Hamid Bellagha
«Il fait du hirak avec nous, il vocifère chaque vendredi ‘klitou lebled yassaraqine’, mais ça ne l’empêche pas de nous voler et de pratiquer des prix démentiels pour ses produits». Reproche d’un quinquagénaire à un «ami» de manifestations qui sourit des reproches qui lui sont adressés, tout en continuant à louer les vertus de sa marchandise.
Encore le Ramadhan et encore une histoire de prix records, de produits inabordables, de contrôles inefficaces et d’engagements ministériels qui disparaissent aussitôt déclarées.
A chaque mois de jeûne, c’est la même litanie. Le ministère du Commerce promet un contrôle rigoureux, les commerçants de détails accusent ceux de gros et ces derniers pointent un doigt crasseux vers les chambres froides. Dans tout ça, le consommateur jure qu’on ne l’y reprendra plus, mais à l’annonce du mois de la piété, il se lance «corps et âme» à l’assaut de tout ce qui fait ventre.
Une semaine avant le coup de starter, c’est le «black friday» tous les jours. Les caddys, les couffins et les sachets regorgent de produits les plus improbables, et, bien entendu, la sacro-sainte loi de l’offre et de la demande se fraie une place entre la fièvre acheteuse des consommateurs et la cupidité devenue légendaire des commerçants. Et là, notre consommateur achète vraiment n’importe quoi. «Tout le stock, prévu pour deux mois de papiers absorbants et de toilettes a été épuisé en deux jours», nous dira un gérant d’une grande surface célèbre à Ali-Mendjeli, à Constantine, «les olives dénoyautées sont parties en une demi-journée et les boîtes de confiture, tous fruits confondus, d’habitude très lentes à écouler, ont aussi été liquidées». Nous vous épargnerons les quantités de poulets et de viandes écoulés, la décence nous l’interdisant, mais un boucher du coin nous avouera n’avoir jamais vu ça : «Maintenant ce n’est plus les côtes d’agneau et l’épaule qui intéressent les gens, mais c’est toute la carcasse. Des centaines de clients se présentent à moi depuis une quinzaine de jours pour acheter un agneau entier, et bien sûr, je n’ai pas pu satisfaire tout le monde.»

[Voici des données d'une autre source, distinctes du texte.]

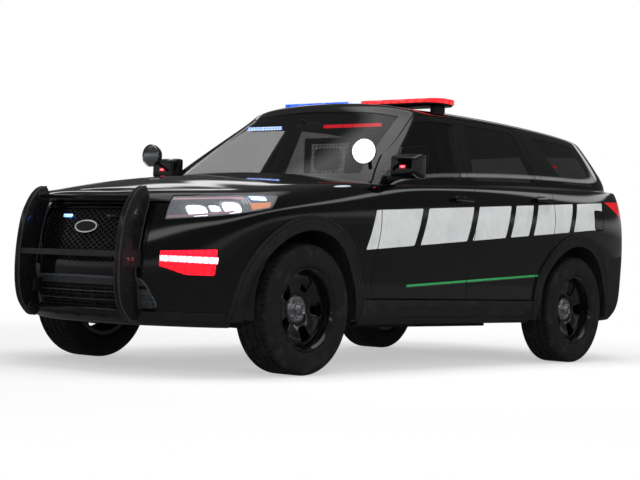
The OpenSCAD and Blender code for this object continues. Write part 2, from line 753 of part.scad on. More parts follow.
module partition() {
  color(steel) {
    block([-352, -340], [-660, 660], [320, 1100]);
    for (y = [-660, -20, 620]) block([-362, -330], [y, y + 40], [1100, 1520]);
    block([-362, -330], [-660, 660], [1520, 1560]);
  }
}
// ---- running gear ----
module engine() {
  color(steel) {
    block([1230, 2010], [-300, 300], [340, 880]);
    // mounts on the rails
    block([1500, 1620], [-350, 350], [340, 400]);
    // radiator
    block([2060, 2110], [-400, 400], [400, 860]);
    block([2000, 2070], [-40, 40], [560, 640]);
  }
}
pin_y = track / 2 - 80;       // steering axis
pin_r = 15;
lug_z = 118;                  // height of the steering lugs above and below the axle
module front_subframe() {
  color(steel) {
    both_sides() for (s = [-1, 1]) {
      translate([x_fa, 0, tyre_r + s * lug_z - 14]) difference() {
        union() {
          translate([-30, fy(440), 0]) cube([60, pin_y - fy(440), 28]);
          translate([0, pin_y, 0]) cylinder(r = 30, h = 28);
        }
        translate([0, pin_y, -1]) cylinder(r = pin_r + running, h = 30);
      }
    }
    both_sides() translate([x_fa - 60, fy(440), tyre_r - lug_z - 14])
      cube([120, 30, 2*lug_z + 28]);
    translate([x_fa - 60, -fy(470), tyre_r - lug_z - 14])
      cube([120, 2*fy(470), fz(300) - (tyre_r - lug_z - 14)]);
  }
}
module knuckle() {
  translate([x_fa, 0, tyre_r]) {
    translate([-42, pin_y - 26, -lug_z + 17]) cube([84, 62, 2*lug_z - 34]);
    translate([0, pin_y, -lug_z - 13]) cylinder(r = pin_r, h = 2*lug_z + 26);
    y_cylinder(spindle_r, pin_y, track / 2 + 18);
  }
}
module rear_subframe() {
  color(steel) {
    translate([x_ra - 50, -fy(560), tyre_r - 60]) cube([100, 2*fy(560), 70]);
    both_sides() translate([x_ra, 0, tyre_r]) {
      translate([-40, fy(540), -60]) cube([80, track / 2 - 50 - fy(540), 120]);
      y_cylinder(spindle_r, track / 2 - 60, track / 2 + 18);
    }
    both_sides() translate([x_ra - 50, fy(430), tyre_r]) cube([100, 40, fz(620) - tyre_r]);
  }
}
module wheel() {
  w = tyre_w - 26;
  rotate([-90, 0, 0]) {
    difference() {
      union() {
        // barrel with flanges
        rotate_extrude($fn = 96) polygon([
          [rim_r - 30, -w/2], [rim_r, -w/2], [rim_r, -w/2 + 8], [rim_r - 14, -w/2 + 12],
          [rim_r - 14, w/2 - 12], [rim_r, w/2 - 8], [rim_r, w/2], [rim_r - 12, w/2],
          [rim_r - 24, w/2 - 14], [rim_r - 26, -w/2 + 14]]);
        // disc
        rotate_extrude($fn = 96) polygon([
          [0, 10], [70, 10], [92, 26], [rim_r - 60, 44], [rim_r - 25, 34], [rim_r - 25, 46],
          [rim_r - 56, 58], [96, 40], [78, 26], [0, 26]]);
      }
      for (i = [0:4]) rotate([0, 0, i * 72 + 36]) translate([0, 0, -40]) linear_extrude(120)
        offset(16, $fn = 16) offset(-16, $fn = 16)
          polygon([[104, -26], [rim_r - 46, -54], [rim_r - 46, 54], [104, 26]]);
      translate([0, 0, -20]) cylinder(r = spindle_r + running, h = 60);
    }
    // hub with the bore for the spindle, closed by its cap
    difference() {
      translate([0, 0, -14]) cylinder(r = 66, h = 40);
      translate([0, 0, -20]) cylinder(r = spindle_r + running, h = 41);
    }
    translate([0, 0, 26]) cylinder(r1 = 70, r2 = 58, h = 14);
    for (i = [0:4]) rotate([0, 0, i * 72]) translate([44, 0, 38]) cylinder(r = 11, h = 16);
    // brake disc
    difference() {
      translate([0, 0, -34]) cylinder(r = 172, h = 20);
      translate([0, 0, -40]) cylinder(r = spindle_r + running, h = 40);
    }
  }
}
// Half profile of a tyre: depth under the tread and under the side wall.
tyre_side = [[110, 3], [80, 0], [44, 1], [20, 8], [7, 18], [0, 34]];
module tyre() {
  rotate([-90, 0, 0]) rotate_extrude($fn = 96) difference() {
    polygon(concat([[rim_r, -tyre_w / 2 + 14]], [for (s = [-1, 1]) each
      [for (p = s < 0 ? tyre_side : reversed(tyre_side)) [tyre_r - p[0], s * (tyre_w / 2 - p[1])]]],
      [[rim_r, tyre_w / 2 - 14]]));
    translate([rim_r - 1, -tyre_w / 2 + 30]) square([tyre_r - rim_r - 15, tyre_w - 60]);
  }
}
module at_wheel(x, side) {
  translate([x, side * track / 2, tyre_r]) mirror([0, side < 0 ? 1 : 0, 0]) children();
}
pipe_r = 28;
pipe_gap = 12;   // under the floor
pipe_z = fz(300) - pipe_gap - pipe_r;
module exhaust() {
  color("gray") {
    translate([fx(-2100), -fy(620), fz(420)]) rotate([0, 90, 90]) cylinder(r = 90, h = 2 * fy(300));
    translate([fx(-2100), -fy(200), pipe_z]) rotate([0, 90, 0])
      cylinder(r = pipe_r, h = fx(1300) - fx(-2100));
    translate([fx(-2100), -fy(200), pipe_z]) cylinder(r = pipe_r, h = fz(420) - pipe_z);
    translate([fx(1300), -fy(200), pipe_z]) cylinder(r = pipe_r, h = fz(340) - pipe_z);
  }
}

floor_pan();
body_sides();
roof_panel();
front_fenders();
front_bumper();
grille();
front_lamps();
push_bumper();
fixed_glass();
light_bar();
spotlights();
rear_bumper();
tail_lamps();
cladding();
dashboard();
front_seats();
rear_seat();
partition();
engine();
front_subframe();
rear_subframe();
exhaust();
hood();
door(front_door_outline, front_window);  // left_front_door
mirror([0, 1, 0]) door(front_door_outline, front_window);  // right_front_door
door(rear_door_outline, rear_window);  // left_rear_door
mirror([0, 1, 0]) door(rear_door_outline, rear_window);  // right_rear_door
door_glass(front_door_outline, front_window);  // left_front_glass
mirror([0, 1, 0]) door_glass(front_door_outline, front_window);  // right_front_glass
door_glass(rear_door_outline, rear_window);  // left_rear_glass
mirror([0, 1, 0]) door_glass(rear_door_outline, rear_window);  // right_rear_glass
side_mirror();  // left_mirror
mirror([0, 1, 0]) side_mirror();  // right_mirror
liftgate();
rear_glass();
fuel_door();
steering_wheel();
color(steel) knuckle();  // left_knuckle
color(steel) mirror([0, 1, 0]) knuckle();  // right_knuckle
color(matte) at_wheel(x_fa, 1) wheel();  // front_left_wheel
color(matte) at_wheel(x_fa, -1) wheel();  // front_right_wheel
color(matte) at_wheel(x_ra, 1) wheel();  // rear_left_wheel
color(matte) at_wheel(x_ra, -1) wheel();  // rear_right_wheel
color([0.06, 0.06, 0.06]) at_wheel(x_fa, 1) tyre();  // front_left_tyre
color([0.06, 0.06, 0.06]) at_wheel(x_fa, -1) tyre();  // front_right_tyre
color([0.06, 0.06, 0.06]) at_wheel(x_ra, 1) tyre();  // rear_left_tyre
color([0.06, 0.06, 0.06]) at_wheel(x_ra, -1) tyre();  // rear_right_tyre
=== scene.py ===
"""Looks of a police patrol car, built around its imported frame.

The body is two closed B-spline skins, below and above the belt line. Every panel is
the wall between a skin and its inset copy, cut where the real panels meet, and takes
its smooth shading from the uncut skin. Lamps, wheels, equipment and cabin are classes
of their own. Sizes are millimetres in the design frame (front axle at x = 1525), and
mm() carries them to the frame's metres.
"""

from __future__ import annotations

import logging
import math
from dataclasses import dataclass, field
from enum import Enum

import bmesh
import bpy
import numpy as np
from mathutils import Matrix, Vector
from mathutils.bvhtree import BVHTree
from mathutils.interpolate import poly_3d_calc


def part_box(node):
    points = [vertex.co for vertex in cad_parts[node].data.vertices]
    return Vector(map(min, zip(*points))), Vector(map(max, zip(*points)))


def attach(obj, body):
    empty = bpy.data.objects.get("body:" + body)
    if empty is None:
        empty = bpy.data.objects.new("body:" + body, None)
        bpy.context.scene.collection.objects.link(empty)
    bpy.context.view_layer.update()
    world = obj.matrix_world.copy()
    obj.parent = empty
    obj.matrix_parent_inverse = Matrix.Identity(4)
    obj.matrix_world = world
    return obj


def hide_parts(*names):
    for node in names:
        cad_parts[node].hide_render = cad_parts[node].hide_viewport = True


LOG = logging.getLogger("patrol_car")
Mesh = bpy.types.Mesh
Outline = list[tuple[float, float]]

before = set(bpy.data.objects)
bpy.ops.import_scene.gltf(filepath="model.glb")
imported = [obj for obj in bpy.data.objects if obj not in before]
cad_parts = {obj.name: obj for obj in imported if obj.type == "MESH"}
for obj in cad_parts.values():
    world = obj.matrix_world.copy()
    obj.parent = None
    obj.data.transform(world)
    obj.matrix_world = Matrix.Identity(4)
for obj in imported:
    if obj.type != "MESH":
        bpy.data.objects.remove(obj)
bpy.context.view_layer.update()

# Driving places, from the frame.
WHEEL_LOW, WHEEL_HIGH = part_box("front_left_tyre")
REAR_LOW, REAR_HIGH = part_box("rear_left_tyre")
AXLE_Z = (WHEEL_LOW.z + WHEEL_HIGH.z) / 2
FRONT_AXLE_X = (WHEEL_LOW.x + WHEEL_HIGH.x) / 2
REAR_AXLE_X = (REAR_LOW.x + REAR_HIGH.x) / 2
TRACK_Y = (WHEEL_LOW.y + WHEEL_HIGH.y) / 2
SHIFT = FRONT_AXLE_X - 1.525  # design frame to row frame, along X
SIDES = {"left": 1, "right": -1}


def mm(x: float, y: float, z: float) -> Vector:
    """A design-frame point in the frame's metres."""
    return Vector((x / 1000 + SHIFT, y / 1000, z / 1000))


# ---------------------------------------------------------------- meshes


def new_mesh(bm: bmesh.types.BMesh, smooth: bool = False) -> Mesh:
    """Turns a bmesh into a mesh and frees it."""
    for face in bm.faces:
        face.smooth = smooth
    mesh = bpy.data.meshes.new("shape")
    bm.to_mesh(mesh)
    bm.free()
    return mesh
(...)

Pourtant, les viandes blanches et rouges n’ont jamais manqué, ni avant le Ramadhan ni pendant et encore moins après, et les prix n’enregistrent qu’un léger écart, car apparemment la courbe a atteint le sommet.
L’agneau entier à la cote !
Les légumes qui affichaient des prix démentiels avant le Ramadhan n’ont pas pris l’ascenseur cette fois, vu qu’ils y étaient déjà depuis des mois. Les étals bien achalandés, Hichem qui officie au marché Boumezzou depuis des années est à chaque fois étonné du comportement du consommateur constantinois. «Il y a un rush illogique sur la courgette dès l’annonce du Ramadhan.
De 80 DA, elle est passée à 140. C’est le seul produit qui grimpe démesurément. Je comprendrai l’engouement si j’étais à Alger, la courgette faisant partie des habitudes culinaires des Algérois pendant le Ramadhan, mais à Constantine, c’est le contraire.»
Le lait n’échappe pas à la folie consommatrice d’un homo qui a cessé d’être economicus. L’Office du lait constantinois a beau multiplier sa production par deux, voire trois, à chaque mois de jeûne, rien n’y fait. Cette année, l’Onalait a créé sept points de vente, cela n’a pas dissuadé pour autant les adeptes des bousculades et des chicanes. The last but not the least, sa majesté zlabia et ses dérivés trône toujours au pinacle des fantasmes du mâle jeuneur. A Souika, un marchand de sucrerie improvisé à chaque Ramadhan, ne commence la cuisson de ses « trésors » qu’à partir de 10h du matin. Pourtant la chaîne commence à se former devant son magasin dès 8h dans une pagaille indescriptible. Un « fidèle » des lieux nous certifiera qu’un « zlabji » à Ali-Mendjeli commence sa « production » juste après la prière du matin, avec attroupement conséquent.
Tout cela pour dire que si le consommateur se fait plumer par le vendeur de poulet, grugé par la superette du coin, volé par l’épicier de quartier et emmiellé par le zlabji occasionnel, sans oublier le marchand de légumes, c’est peut-être en grande partie de sa faute, le jeûneur ayant comme toujours les yeux plus gros que le ventre et la raison moindre que le raisonnement.